EL LEAR DE BRANAGH

Pocos días le quedan en el West End (antes de presentarse en New York, en otoño de 2024) a la producción de King Lear, de Shakespeare, que Kenneth Branagh ha dirigido y protagoniza. Y no sé si el propio Branagh sentirá cierto alivio al llegar al final de las representaciones de este magnífico montaje por el vapuleo sufrido por buena parte de la crítica londinense. No lo creo. Antes que ésta, el de Belfast había protagonizado en 2016 el drama de John Osborne The Entertainer y su carrera en los escenarios se remonta a los años 80 cuando se curtió como actor de los textos shakespeareanos. Desde 1984, cuando se abrió paso en el teatro de Londres con el montaje de Henry V, su relación con la crítica habrá tenido sus altibajos, y ahora no le pillará de sorpresa que le hayan dado un meneo con este arriesgado montaje del rey de la bretaña anterior a los romanos.

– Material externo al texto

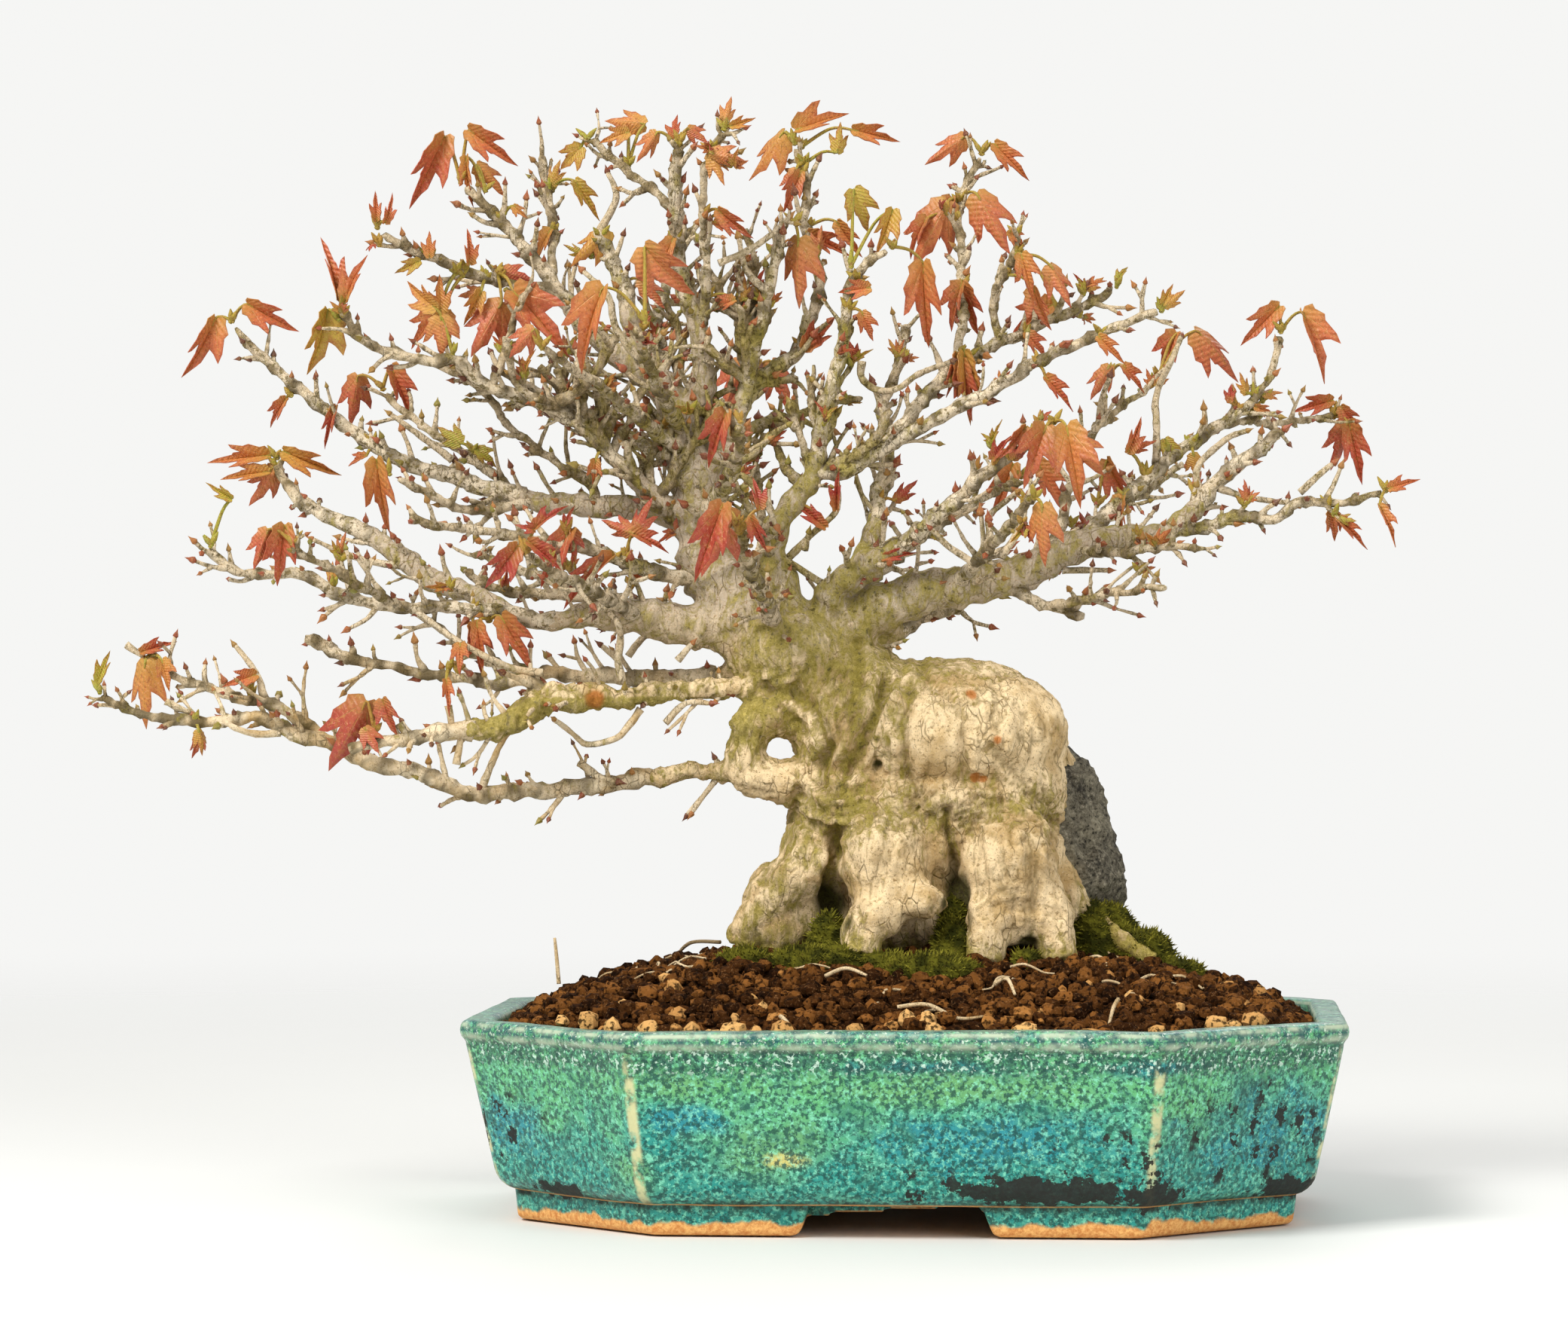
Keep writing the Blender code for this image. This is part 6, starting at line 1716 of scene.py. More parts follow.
# Small leaves: base and tip (x, z), width, and a tint from 0, crimson, to 1, olive.
LEAVES = (
    ((-166, 172.5), (-172, 176), 3, 0.95), ((-157, 179), (-169, 178), 5, 0.7),
    ((-154.5, 180), (-161, 170), 6, 0.5), ((-140.5, 195), (-144, 185), 3, 0.15),
    ((-133, 183), (-138, 181), 3, 0.5), ((-92, 165), (-96, 166), 3, 0.1), ((-92, 165), (-84.5, 172), 4, 0.08),
    ((-83, 165), (-91.5, 152), 7, 0.15), ((-83, 165), (-82, 156.5), 4, 0.2),
    ((-73, 158), (-86, 146.5), 5, 0.2), ((-68, 164), (-76, 167), 4, 0.3),
    ((-68, 164), (-64.5, 173.5), 4, 0.2), ((-68, 164), (-59, 160), 4, 0.25),
    ((-77, 182), (-77.5, 175), 4, 0.6), ((-107, 142), (-104, 130), 6, 0.35),
    ((-111, 137), (-110, 131.5), 4, 0.3), ((-160, 129.5), (-168, 127), 5, 0.5),
    ((-188, 135), (-179.5, 138), 4, 0.3), ((-174, 116), (-172, 110), 3, 0.8),
    ((-133.5, 116.5), (-130, 110.5), 5, 0.3), ((-97, 244), (-94, 241), 3, 0.7),
    ((-117.5, 231.5), (-118, 238), 4, 0.6), ((-108, 230), (-107.5, 238), 4, 0.5),
    ((-120, 230.5), (-126.5, 227.5), 4, 0.9), ((-115, 218), (-115, 227), 6, 0.7),
    ((-115, 218), (-123, 210), 7, 0.55), ((-114, 218), (-112.5, 209), 6, 0.6),
    ((-105, 223), (-109, 215), 5, 0.75), ((-105, 223), (-111, 222), 4, 0.6),
    ((-100, 228), (-92, 226), 5, 0.2), ((-88, 249), (-87, 255), 4, 0.85), ((-82, 250), (-76, 241), 5, 0.9),
    ((-74, 238), (-84, 231), 6, 0.8), ((-62, 262), (-66, 255), 4, 0.6), ((-49, 257), (-41, 254.5), 4, 0.6),
    ((-49, 257), (-45.5, 250), 4, 0.75), ((-47, 243), (-39, 235.5), 5, 0.35),
    ((-48, 240), (-43, 237.5), 3, 0.5), ((-14, 262.5), (-2.5, 260), 5, 0.6),
    ((-18, 257), (-17, 264.5), 4, 0.9), ((-27, 252), (-31, 243), 5, 0.4), ((-28, 253), (-30, 246), 4, 0.5),
    ((-25, 237), (-14.5, 232), 5, 0.4), ((-43, 221), (-49, 219), 4, 0.5), ((-41, 221), (-41, 227), 3, 0.8),
    ((-26, 209), (-18.5, 217), 6, 0.3), ((-10, 224), (-18, 223), 5, 0.5), ((-12, 218), (-9, 211), 5, 0.5),
    ((-46, 171), (-53, 152.5), 9, 0.12), ((-18, 170), (-18, 180), 3, 0.05),
    ((-21, 165.5), (-29, 172.5), 4, 0.1), ((-37, 170), (-38, 178), 4, 0.1),
    ((-39, 168), (-35.5, 159), 4, 0.15), ((-4, 172), (1, 177), 3, 0.1), ((-7, 158), (1, 159.5), 3, 0.1),
    ((-20, 148), (-17, 143.5), 4, 0.15), ((24, 238), (28, 234), 4, 0.6), ((27, 232), (30, 222), 6, 0.6),
    ((34, 229.5), (40, 220), 6, 0.5), ((12.5, 225), (16, 212), 7, 0.35), ((12.5, 225), (8, 214), 6, 0.4),
    ((13, 208), (15, 190.5), 6, 0.75), ((11, 208), (10, 197), 5, 0.5), ((59, 200), (57.5, 204), 3, 0.6),
    ((60, 200), (62.5, 204), 3, 0.7), ((78, 196), (78, 201), 3, 0.1), ((82, 198), (81, 203), 3, 0.8),
    ((86, 198), (91, 199.5), 3, 0.7), ((84, 195), (89, 193), 3, 0.6), ((105, 195), (109.5, 189), 5, 0.3),
    ((106.5, 191.5), (104, 179), 6, 0.25), ((32, 171), (31.5, 156), 7, 0.6), ((53, 184), (57, 192), 4, 0.45),
    ((53, 184), (60, 187), 4, 0.5), ((62, 187), (65, 181), 5, 0.95), ((69, 183.5), (70, 177), 4, 0.8),
    ((20, 182), (24, 188), 4, 0.05), ((25, 182), (28, 186), 4, 0.1), ((33, 202), (40, 195), 4, 0.3),
    ((30, 224), (33, 213), 6, 0.55), ((4, 241), (-2, 232), 5, 0.4), ((10, 246), (6, 236), 6, 0.3),
    ((-18, 240), (-12, 231), 5, 0.6), ((46, 212), (52, 206), 4, 0.6), ((28, 213), (34, 207), 5, 0.4),
    ((-58, 236), (-62, 228), 5, 0.6), ((-92, 214), (-98, 207), 6, 0.4), ((-66, 226), (-60, 219), 5, 0.45),
    ((-88, 238), (-93, 231), 5, 0.7), ((52, 173), (49, 163), 6, 0.6), ((38, 188), (47, 178), 7, 0.6),
    ((28, 190), (22, 182), 5, 0.45),
)


def seen_place(x: float, y: float, z: float) -> Vector:
    """Move a place measured from the front to where it looks the same at its depth.

    Args:
        x: The place's x as measured.
        y: Its depth.
        z: Its height as measured.

    Returns:
        The place.
    """
    eye_x, eye_y, eye_z = EYE
    share = (y - eye_y) / -eye_y
    return Vector((eye_x + (x - eye_x) * share, y, eye_z + (z - eye_z) * share))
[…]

Porque ese es uno de los grandes aciertos de este montaje: situar esta historia de emociones crudas y amor desbordado en un ambiente casi prehistórico. En un escenario en el que un enorme ojo da la bienvenida al público, como un ojo del destino, o un ojo que todo lo ve, un arcano que va a gobernar desde el cielo todas las acciones de la tragedia de Lear. Branagh, que a primera vista parece no estar en la edad de lo que se podría considerar un "Lear canónico", se ha sabido rodear de un elenco muy joven (para algunos de ellos este es su debú en un escenario del West End) y ha optado por este espacio casi prehistórico, que recuerda el paisaje de Stonehenge, para dejar que su Lear (avejentado pero no anciano) se deshaga en pedazos por su amor a su hija Cordelia: la aparición del rey con su cadáver en brazos es una de las imágenes que Shakespeare dejó como símbolo de la más terrible de las angustias, y sigue conmocionando, y en este montaje se reafirma como uno de los desenlaces a los que uno no quiere asistir, ni como espectador ni como lector.

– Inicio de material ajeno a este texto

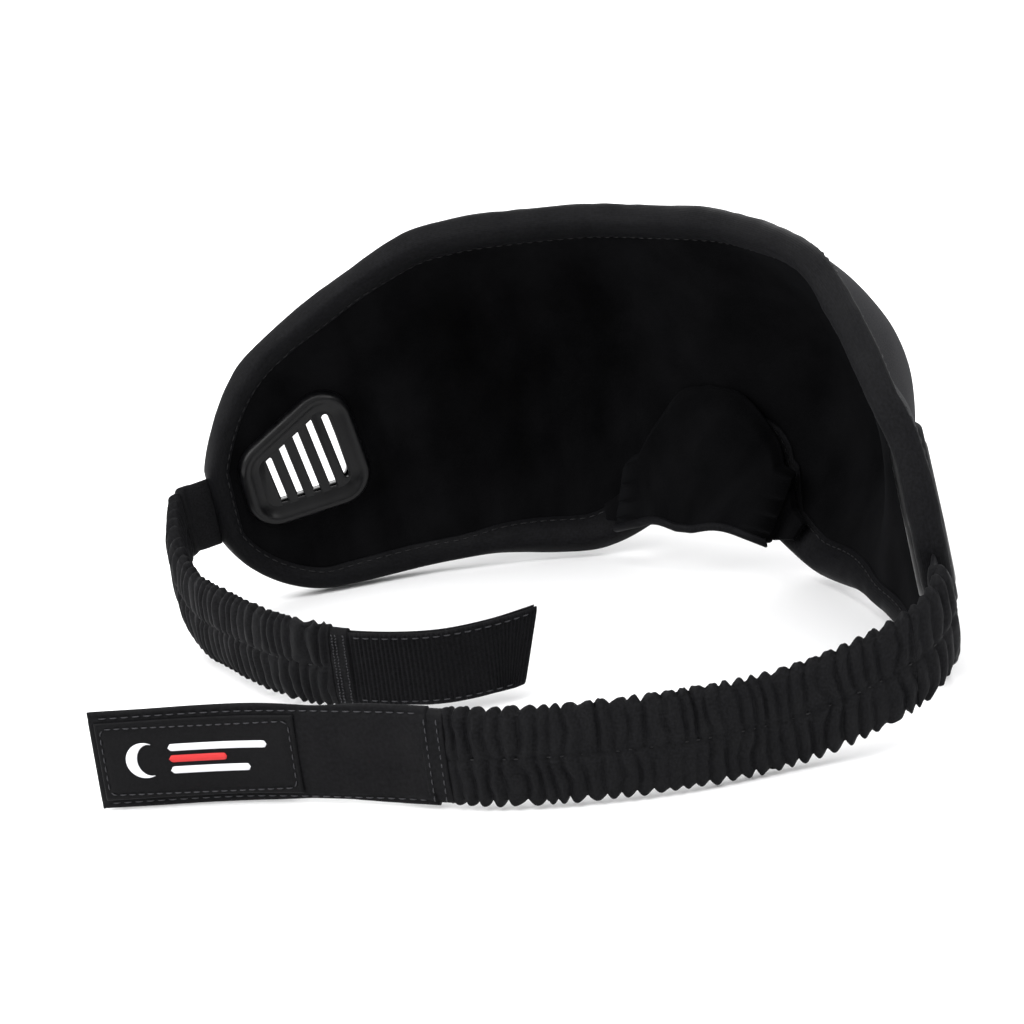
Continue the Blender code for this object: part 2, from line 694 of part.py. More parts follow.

La relación de Lear con su hija Cordelia está marcada por ese fatídico "nothing will come of nothing". Ese desafío pondrá al rey de Bretaña ante el espejo de la verdad, y así, el gesto de un padre benévolo e ingenuo que quiere despedirse de su trono repartiendo su reino entre su descendencia, se transformará en un esputo de odio por parte de sus otras hijas, y pondrá al monarca ante la verdad del amor de Cordelia. Un amor que no podrá gestionar, a pesar de los envites de un bufón al que no entiende y del rechazo de unas hijas a las que no conoce. Y en la propuesta de Branagh funciona formidablemente que Cordelia y el Bufón estén interpretados por la misma actriz, Jessica Revell, recién egresada de la RADA. Son las dos caras del amor que atraviesa esta tragedia de principio a fin: el amor paterno filial y el amor de la amistad. Amor que Lear no asume, no comprende, no acepta porque su condición de rey, de caudillo supremo de una tribu que aún se viste con pieles y no conoce el hierro, le impide afrontar sentimientos tan elementales pero tan puros al mismo tiempo.

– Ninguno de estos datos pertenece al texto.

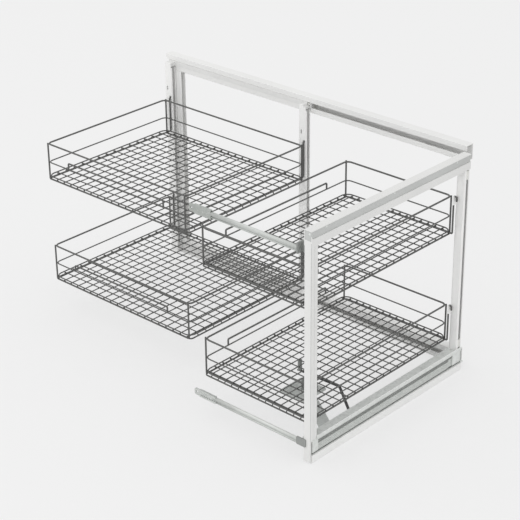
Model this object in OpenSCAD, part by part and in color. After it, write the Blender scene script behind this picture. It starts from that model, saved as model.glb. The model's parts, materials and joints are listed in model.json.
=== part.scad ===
// Corner cabinet pull-out: two front baskets on a swinging frame and two rear baskets on a
// sliding frame. Millimetres, +Z up, origin at the middle of the footprint on the cabinet floor.
// The unit stands in its stored position.

/* [Front baskets] */
// Width of a front basket between its corner posts
front_width = 298; // [270:1:320]
// Depth of a front basket between its corner posts
front_depth = 475; // [460:1:490]
// Number of floor wires that run along the width of a front basket
front_cross_wires = 18; // [10:1:20]
// Number of floor wires that run along the depth of a front basket
front_long_wires = 14; // [8:1:16]

/* [Rear baskets] */
// Width of a rear basket between its corner posts
rear_width = 462; // [430:1:470]
// Depth of a rear basket between its corner posts
rear_depth = 387; // [340:1:395]
// Number of floor wires that run along the width of a rear basket
rear_long_wires = 14; // [8:1:16]
// Number of floor wires that run along the depth of a rear basket
rear_cross_wires = 18; // [10:1:20]
// Clear width between the front and the rear baskets
basket_gap = 127; // [110:1:140]

/* [Basket wire] */
// Diameter of the rim wire
rim_wire = 4; // [3:0.5:5]
// Diameter of the middle rail wire
rail_wire = 3; // [2.5:0.5:4]
// Diameter of the ring wire round the floor
ring_wire = 3; // [2.5:0.5:4]
// Diameter of the cradle wires and the post frames
post_wire = 4; // [3.5:0.5:4.5]
// Diameter of the floor wires
floor_wire = 2.6; // [2:0.2:3]
// Corner radius of the rim wire
rim_radius = 12; // [10:1:14]
// Depth of a basket from its rim to the ring round its floor
basket_height = 80; // [70:1:90]
// Drop of the middle rail below the rim
rail_drop = 46; // [38:1:52]

/* [Levels] */
// Height of the rim of the upper baskets above the cabinet floor
upper_rim = 426.5; // [410:0.5:432]
// Height of the rim of the lower baskets above the cabinet floor
lower_rim = 164; // [160:0.5:190]

/* [Guide rails] */
// Height of the top face of the top guide rail
unit_height = 535; // [530:0.5:545]
// Height of the section of a guide rail
guide_height = 36.5; // [36:0.5:40]
// Depth of the section of a guide rail
guide_depth = 23; // [22:0.5:26]
// Height of the slot along a guide rail
guide_slot = 12; // [11:0.5:13]

/* [Front frame] */
// Width of the swinging frame
frame_width = 19.5; // [19:0.5:21]
// Thickness of the frame's sheet steel
sheet = 1.5; // [1.2:0.1:1.8]
// Diameter of the hinge shaft
shaft_diameter = 9; // [8:0.5:9.5]
// Thickness of the galvanised floor plate
plate_thickness = 2.5; // [2:0.5:3]
// Reach of the door arm bars
door_reach = 241; // [200:1:245]

/* [Hidden] */

// Layout: x = 0.5 is the hook side of the front baskets and y = -2.5 is their front side.
hook_side_x = 0.5;
front_y0 = -2.5;
front_y1 = front_y0 + front_depth;
front_x0 = hook_side_x - front_width;
rear_y1 = front_y1;
rear_y0 = rear_y1 - rear_depth;
rear_x1 = front_x0 - basket_gap;
rear_x0 = rear_x1 - rear_width;

// Wires seat on one another with a hair's gap, so each level follows from the wire diameters.
touch = 0.02;
rim_inset = (rim_wire + post_wire) / 2 + touch;
rail_inset = (rail_wire + post_wire) / 2 + touch;
ring_inset = 2;
corner_radius = rim_radius + rim_inset;
ring_level = -basket_height;
lower_layer = ring_level - (ring_wire + floor_wire) / 2 - touch;
upper_layer = lower_layer + floor_wire + touch;
cradle_level = ring_level - (ring_wire + post_wire) / 2 - touch;
frame_level = cradle_level - post_wire - touch;
post_top = rim_wire / 2;
wire_bend = 3;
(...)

Y en el escenario del Wyndham's Theatre vemos este reino casi prehistórico dividirse y entrar en guerra civil por razones más emocionales que políticas, casi como animales, aspecto que se entrelaza con facilidad con los versos de Shakespeare, difíciles de sostener por un elenco si no es desde la visceralidad de la letra. Y es un gusto escuchar a este grupo de actores y actrices, y por supuesto al propio Kenneth Branagh, recorrer con tanta pulcritud, y con una enorme energía al mismo tiempo, las palabras de esta enorme tragedia. Sólo un entrenamiento actoral exhaustivo puede ofrecer como resultado esa exquisita calidad en el trabajo: el reto de subirse a un escenario, cualquiera que sea, no pide menos de eso.



Derek Jacobi, otro actor curtido en el pentámetro yámbico de Shakespeare, dice que si un actor joven asume el reto de hacer Hamlet y sale más o menos bien parado, entra en el club de los clásicos. Entonces, hacia el final de su carrera, tiene que asumir el reto de hacer Lear para confirmar que se tenía derecho para entrar en ese club. A Branagh todavía le queda mucha carrera como actor y como director. Y cuando se aleja de las regalías comerciales que le brinda su estatus, encontramos a un director que sigue apostando por sus temas personales: ahí tenemos esa maravilla que es Belfast, y este riesgo asumido de poner en pie este King Lear, rodeado de un admirable y jovencísimo reparto del que ha tenido la buena idea de acompañarse como si él mismo fuese un recién llegado. Sir Kenneth Branagh, no tarde usted mucho en pasearse otra vez por el West End.